§ **Instruction**
Copy exactly the lines from the one containing "obj.matrix_parent_inverse = Matrix.Identity(4)" to the one containing "SIDES = (1, -1)", both lines included, and nothing else.
>> BEGIN Data excerpts
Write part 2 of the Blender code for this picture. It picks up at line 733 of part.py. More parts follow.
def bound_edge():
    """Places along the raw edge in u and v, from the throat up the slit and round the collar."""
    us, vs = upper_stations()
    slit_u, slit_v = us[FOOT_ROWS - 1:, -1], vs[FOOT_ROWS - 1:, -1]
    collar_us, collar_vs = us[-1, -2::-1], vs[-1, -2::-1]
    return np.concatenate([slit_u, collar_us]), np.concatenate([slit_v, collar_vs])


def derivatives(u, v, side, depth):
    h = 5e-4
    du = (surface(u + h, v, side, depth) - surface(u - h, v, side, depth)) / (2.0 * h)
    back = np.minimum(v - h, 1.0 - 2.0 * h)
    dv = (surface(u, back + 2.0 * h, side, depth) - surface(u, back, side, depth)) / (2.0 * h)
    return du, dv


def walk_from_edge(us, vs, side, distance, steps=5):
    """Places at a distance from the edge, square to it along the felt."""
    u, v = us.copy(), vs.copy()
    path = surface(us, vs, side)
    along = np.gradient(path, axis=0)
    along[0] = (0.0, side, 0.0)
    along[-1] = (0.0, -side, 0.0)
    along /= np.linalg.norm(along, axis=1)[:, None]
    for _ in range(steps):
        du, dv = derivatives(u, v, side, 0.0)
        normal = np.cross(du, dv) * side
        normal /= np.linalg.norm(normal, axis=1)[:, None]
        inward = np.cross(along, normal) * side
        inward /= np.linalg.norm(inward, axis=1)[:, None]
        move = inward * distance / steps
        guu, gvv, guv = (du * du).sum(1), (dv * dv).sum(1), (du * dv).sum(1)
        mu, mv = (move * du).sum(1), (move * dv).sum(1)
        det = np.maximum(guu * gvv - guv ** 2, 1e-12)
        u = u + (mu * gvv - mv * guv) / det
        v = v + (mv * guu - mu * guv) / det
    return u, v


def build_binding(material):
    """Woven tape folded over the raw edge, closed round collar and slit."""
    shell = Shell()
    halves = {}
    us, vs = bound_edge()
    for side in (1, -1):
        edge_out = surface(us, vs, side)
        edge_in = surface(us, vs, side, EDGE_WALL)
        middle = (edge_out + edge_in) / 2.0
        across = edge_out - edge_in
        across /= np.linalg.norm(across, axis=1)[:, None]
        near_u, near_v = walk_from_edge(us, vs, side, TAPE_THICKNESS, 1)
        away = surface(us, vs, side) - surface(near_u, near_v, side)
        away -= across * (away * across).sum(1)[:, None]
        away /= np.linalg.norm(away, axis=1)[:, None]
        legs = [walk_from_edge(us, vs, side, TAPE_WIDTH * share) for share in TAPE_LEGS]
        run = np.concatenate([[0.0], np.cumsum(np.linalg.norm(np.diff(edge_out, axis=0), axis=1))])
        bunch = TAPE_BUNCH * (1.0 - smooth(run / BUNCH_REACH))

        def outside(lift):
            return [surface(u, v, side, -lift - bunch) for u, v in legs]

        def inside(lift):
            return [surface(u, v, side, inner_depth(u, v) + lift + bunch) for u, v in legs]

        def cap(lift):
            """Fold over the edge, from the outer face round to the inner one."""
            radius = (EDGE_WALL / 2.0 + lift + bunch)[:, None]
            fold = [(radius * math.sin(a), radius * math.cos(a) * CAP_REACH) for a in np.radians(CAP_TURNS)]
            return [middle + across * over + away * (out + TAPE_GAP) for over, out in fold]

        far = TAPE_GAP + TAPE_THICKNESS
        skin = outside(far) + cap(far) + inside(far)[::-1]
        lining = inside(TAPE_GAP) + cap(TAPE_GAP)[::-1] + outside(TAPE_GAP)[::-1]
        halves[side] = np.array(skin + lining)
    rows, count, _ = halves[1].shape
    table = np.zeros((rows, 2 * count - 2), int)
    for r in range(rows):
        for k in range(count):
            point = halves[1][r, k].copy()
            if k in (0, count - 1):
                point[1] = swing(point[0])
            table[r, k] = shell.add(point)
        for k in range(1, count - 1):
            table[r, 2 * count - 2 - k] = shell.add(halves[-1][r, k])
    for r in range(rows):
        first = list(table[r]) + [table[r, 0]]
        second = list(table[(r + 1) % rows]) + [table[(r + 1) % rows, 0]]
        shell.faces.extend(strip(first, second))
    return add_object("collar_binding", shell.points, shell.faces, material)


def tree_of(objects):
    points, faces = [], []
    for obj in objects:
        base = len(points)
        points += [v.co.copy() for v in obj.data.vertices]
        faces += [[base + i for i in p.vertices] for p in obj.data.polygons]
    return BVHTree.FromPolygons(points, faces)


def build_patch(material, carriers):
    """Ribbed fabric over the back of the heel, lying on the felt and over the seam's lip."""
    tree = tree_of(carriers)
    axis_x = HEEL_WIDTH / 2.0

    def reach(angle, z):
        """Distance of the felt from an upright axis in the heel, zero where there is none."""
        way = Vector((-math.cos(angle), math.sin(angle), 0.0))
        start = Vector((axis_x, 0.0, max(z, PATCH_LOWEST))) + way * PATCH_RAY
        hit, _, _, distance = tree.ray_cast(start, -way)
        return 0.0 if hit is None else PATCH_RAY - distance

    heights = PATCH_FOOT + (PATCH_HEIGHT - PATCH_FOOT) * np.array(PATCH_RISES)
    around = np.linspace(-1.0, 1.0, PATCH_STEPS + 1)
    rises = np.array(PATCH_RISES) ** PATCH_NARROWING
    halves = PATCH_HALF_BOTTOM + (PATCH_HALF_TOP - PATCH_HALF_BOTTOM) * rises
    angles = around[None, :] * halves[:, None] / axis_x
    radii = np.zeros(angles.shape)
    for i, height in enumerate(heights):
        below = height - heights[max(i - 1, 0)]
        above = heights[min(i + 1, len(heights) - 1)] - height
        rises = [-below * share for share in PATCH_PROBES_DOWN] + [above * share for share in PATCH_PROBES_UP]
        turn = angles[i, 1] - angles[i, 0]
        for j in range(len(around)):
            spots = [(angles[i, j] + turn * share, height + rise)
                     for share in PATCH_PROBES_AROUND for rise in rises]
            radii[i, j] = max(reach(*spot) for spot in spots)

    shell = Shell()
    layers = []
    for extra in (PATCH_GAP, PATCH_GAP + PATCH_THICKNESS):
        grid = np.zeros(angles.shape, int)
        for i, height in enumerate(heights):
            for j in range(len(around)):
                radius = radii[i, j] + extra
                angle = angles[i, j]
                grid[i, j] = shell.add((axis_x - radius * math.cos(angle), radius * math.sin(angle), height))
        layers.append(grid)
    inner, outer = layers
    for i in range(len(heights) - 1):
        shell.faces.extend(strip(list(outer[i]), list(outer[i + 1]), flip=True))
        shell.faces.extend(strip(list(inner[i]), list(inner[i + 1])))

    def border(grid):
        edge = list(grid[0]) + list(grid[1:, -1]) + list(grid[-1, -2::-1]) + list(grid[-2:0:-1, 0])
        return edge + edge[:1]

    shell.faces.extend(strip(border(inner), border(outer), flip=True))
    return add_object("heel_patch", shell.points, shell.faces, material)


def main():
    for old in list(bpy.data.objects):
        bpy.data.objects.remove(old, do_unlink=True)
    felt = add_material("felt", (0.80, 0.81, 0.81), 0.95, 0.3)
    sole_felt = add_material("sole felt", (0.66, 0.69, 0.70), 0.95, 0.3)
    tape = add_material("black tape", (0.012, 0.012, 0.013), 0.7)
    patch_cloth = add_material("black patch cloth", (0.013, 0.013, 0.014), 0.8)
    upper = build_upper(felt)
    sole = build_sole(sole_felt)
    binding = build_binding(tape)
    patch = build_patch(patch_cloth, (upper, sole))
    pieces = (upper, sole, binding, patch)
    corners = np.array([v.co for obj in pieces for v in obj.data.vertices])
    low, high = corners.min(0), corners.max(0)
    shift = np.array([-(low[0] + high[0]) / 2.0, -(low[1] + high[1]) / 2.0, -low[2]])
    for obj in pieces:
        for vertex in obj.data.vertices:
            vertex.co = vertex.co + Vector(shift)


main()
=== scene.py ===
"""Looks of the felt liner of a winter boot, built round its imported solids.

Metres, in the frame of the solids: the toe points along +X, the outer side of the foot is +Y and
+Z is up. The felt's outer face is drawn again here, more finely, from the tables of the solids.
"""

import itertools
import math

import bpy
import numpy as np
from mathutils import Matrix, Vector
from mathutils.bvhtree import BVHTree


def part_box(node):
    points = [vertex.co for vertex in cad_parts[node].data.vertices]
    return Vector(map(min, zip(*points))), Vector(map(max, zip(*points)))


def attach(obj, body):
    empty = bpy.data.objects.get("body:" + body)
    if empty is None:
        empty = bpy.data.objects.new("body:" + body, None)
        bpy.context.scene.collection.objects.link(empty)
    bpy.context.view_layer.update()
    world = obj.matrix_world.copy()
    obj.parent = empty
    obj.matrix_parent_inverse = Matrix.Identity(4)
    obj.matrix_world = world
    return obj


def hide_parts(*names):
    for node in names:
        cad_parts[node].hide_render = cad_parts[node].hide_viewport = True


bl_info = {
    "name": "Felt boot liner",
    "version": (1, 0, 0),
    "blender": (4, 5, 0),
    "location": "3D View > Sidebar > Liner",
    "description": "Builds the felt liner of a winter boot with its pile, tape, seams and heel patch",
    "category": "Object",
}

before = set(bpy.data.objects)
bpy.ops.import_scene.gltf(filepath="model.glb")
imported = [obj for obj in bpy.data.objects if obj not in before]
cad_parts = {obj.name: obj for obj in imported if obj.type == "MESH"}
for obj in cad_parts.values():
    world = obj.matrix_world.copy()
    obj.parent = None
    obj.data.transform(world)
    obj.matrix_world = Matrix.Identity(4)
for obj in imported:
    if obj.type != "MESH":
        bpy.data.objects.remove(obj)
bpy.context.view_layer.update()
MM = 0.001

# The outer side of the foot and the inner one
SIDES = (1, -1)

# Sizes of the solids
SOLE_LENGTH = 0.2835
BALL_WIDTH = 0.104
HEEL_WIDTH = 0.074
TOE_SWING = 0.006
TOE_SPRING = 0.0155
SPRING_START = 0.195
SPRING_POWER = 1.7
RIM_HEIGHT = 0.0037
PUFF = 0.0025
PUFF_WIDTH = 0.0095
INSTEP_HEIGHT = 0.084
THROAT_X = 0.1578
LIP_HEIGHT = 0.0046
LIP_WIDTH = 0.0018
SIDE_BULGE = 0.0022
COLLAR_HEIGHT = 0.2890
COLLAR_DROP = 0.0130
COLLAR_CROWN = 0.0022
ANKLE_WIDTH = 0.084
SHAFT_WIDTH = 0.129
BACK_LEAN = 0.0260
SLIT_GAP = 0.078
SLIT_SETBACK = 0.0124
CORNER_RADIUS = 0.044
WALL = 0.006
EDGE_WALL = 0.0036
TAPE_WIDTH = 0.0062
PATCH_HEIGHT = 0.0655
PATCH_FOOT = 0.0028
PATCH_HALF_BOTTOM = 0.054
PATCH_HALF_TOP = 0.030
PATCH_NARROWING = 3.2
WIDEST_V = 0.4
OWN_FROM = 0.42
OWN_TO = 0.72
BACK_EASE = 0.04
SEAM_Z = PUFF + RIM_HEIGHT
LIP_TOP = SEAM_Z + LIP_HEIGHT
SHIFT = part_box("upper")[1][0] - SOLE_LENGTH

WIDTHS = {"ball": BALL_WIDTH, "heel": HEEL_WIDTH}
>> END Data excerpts
>> BEGIN Data excerpts
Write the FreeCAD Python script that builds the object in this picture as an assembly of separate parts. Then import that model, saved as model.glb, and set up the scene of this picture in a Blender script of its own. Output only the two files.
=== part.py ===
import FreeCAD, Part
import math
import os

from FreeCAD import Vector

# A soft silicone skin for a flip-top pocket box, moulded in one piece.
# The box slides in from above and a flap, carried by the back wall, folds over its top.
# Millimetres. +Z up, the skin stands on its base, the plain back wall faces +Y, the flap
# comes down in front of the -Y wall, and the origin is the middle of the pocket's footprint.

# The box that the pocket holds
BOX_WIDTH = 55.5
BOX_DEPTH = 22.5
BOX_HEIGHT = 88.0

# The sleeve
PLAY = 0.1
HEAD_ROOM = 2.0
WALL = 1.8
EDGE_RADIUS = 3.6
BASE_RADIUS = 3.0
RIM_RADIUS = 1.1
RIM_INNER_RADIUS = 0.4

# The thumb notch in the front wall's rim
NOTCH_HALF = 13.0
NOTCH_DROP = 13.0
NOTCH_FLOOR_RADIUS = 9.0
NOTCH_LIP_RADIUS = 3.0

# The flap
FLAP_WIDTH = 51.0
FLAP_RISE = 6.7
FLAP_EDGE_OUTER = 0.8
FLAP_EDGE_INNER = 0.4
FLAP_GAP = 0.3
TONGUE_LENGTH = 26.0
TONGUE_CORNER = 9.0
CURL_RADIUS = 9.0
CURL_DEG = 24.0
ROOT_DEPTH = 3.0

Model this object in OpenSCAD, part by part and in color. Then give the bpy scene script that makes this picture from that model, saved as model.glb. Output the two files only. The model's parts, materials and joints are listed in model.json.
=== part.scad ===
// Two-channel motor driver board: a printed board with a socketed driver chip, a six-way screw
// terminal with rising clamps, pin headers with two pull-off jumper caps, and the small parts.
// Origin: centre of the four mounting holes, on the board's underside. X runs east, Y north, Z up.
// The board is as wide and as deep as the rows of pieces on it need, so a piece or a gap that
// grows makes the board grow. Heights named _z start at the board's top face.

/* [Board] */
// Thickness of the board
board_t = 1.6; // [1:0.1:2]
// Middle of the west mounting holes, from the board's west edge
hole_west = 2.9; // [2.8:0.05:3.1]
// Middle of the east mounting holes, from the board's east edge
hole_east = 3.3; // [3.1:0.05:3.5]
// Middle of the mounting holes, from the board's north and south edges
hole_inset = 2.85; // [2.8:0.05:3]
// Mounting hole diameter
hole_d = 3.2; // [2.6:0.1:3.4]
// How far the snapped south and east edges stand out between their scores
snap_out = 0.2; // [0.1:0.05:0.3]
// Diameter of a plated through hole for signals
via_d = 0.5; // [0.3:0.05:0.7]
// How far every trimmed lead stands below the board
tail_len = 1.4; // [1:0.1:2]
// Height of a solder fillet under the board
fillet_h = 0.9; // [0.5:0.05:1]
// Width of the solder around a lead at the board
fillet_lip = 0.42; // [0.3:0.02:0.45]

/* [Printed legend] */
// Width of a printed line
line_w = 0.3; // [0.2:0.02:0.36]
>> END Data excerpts
>> BEGIN Data excerpts
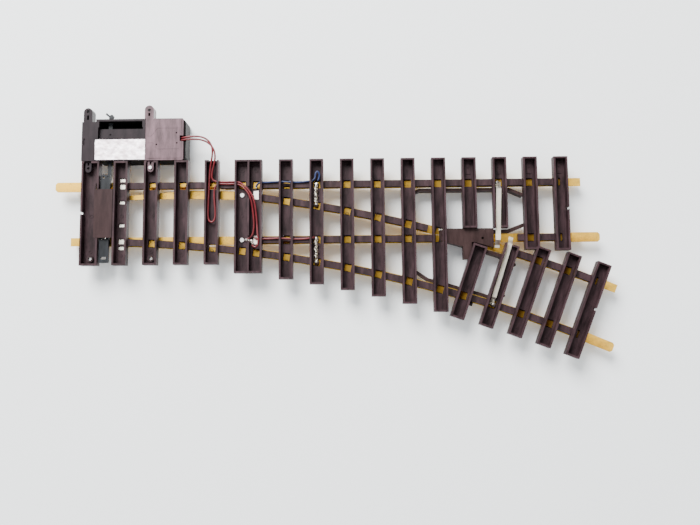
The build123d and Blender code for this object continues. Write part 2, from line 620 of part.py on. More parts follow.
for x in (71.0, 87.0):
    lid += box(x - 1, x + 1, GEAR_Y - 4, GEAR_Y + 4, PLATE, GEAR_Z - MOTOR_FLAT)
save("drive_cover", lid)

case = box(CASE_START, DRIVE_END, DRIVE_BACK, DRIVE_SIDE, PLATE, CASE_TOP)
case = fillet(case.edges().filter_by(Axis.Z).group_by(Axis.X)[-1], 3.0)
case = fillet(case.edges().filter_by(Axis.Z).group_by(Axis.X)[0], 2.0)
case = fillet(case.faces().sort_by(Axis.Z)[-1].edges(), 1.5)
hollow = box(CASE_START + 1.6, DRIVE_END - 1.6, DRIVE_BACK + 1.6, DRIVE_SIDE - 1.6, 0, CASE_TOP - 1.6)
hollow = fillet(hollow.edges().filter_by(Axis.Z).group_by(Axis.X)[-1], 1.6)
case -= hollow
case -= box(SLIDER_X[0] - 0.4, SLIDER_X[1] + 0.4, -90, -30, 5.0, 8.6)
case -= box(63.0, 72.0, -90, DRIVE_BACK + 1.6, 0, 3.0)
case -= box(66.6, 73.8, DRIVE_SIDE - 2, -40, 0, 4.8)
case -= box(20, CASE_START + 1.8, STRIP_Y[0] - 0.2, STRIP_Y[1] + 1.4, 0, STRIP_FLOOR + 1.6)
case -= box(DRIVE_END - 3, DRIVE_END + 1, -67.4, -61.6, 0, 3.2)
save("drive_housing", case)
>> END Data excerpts
§ **In response**
    obj.matrix_parent_inverse = Matrix.Identity(4)
    obj.matrix_world = world
    return obj


def hide_parts(*names):
    for node in names:
        cad_parts[node].hide_render = cad_parts[node].hide_viewport = True


bl_info = {
    "name": "Felt boot liner",
    "version": (1, 0, 0),
    "blender": (4, 5, 0),
    "location": "3D View > Sidebar > Liner",
    "description": "Builds the felt liner of a winter boot with its pile, tape, seams and heel patch",
    "category": "Object",
}

before = set(bpy.data.objects)
bpy.ops.import_scene.gltf(filepath="model.glb")
imported = [obj for obj in bpy.data.objects if obj not in before]
cad_parts = {obj.name: obj for obj in imported if obj.type == "MESH"}
for obj in cad_parts.values():
    world = obj.matrix_world.copy()
    obj.parent = None
    obj.data.transform(world)
    obj.matrix_world = Matrix.Identity(4)
for obj in imported:
    if obj.type != "MESH":
        bpy.data.objects.remove(obj)
bpy.context.view_layer.update()
MM = 0.001

# The outer side of the foot and the inner one
SIDES = (1, -1)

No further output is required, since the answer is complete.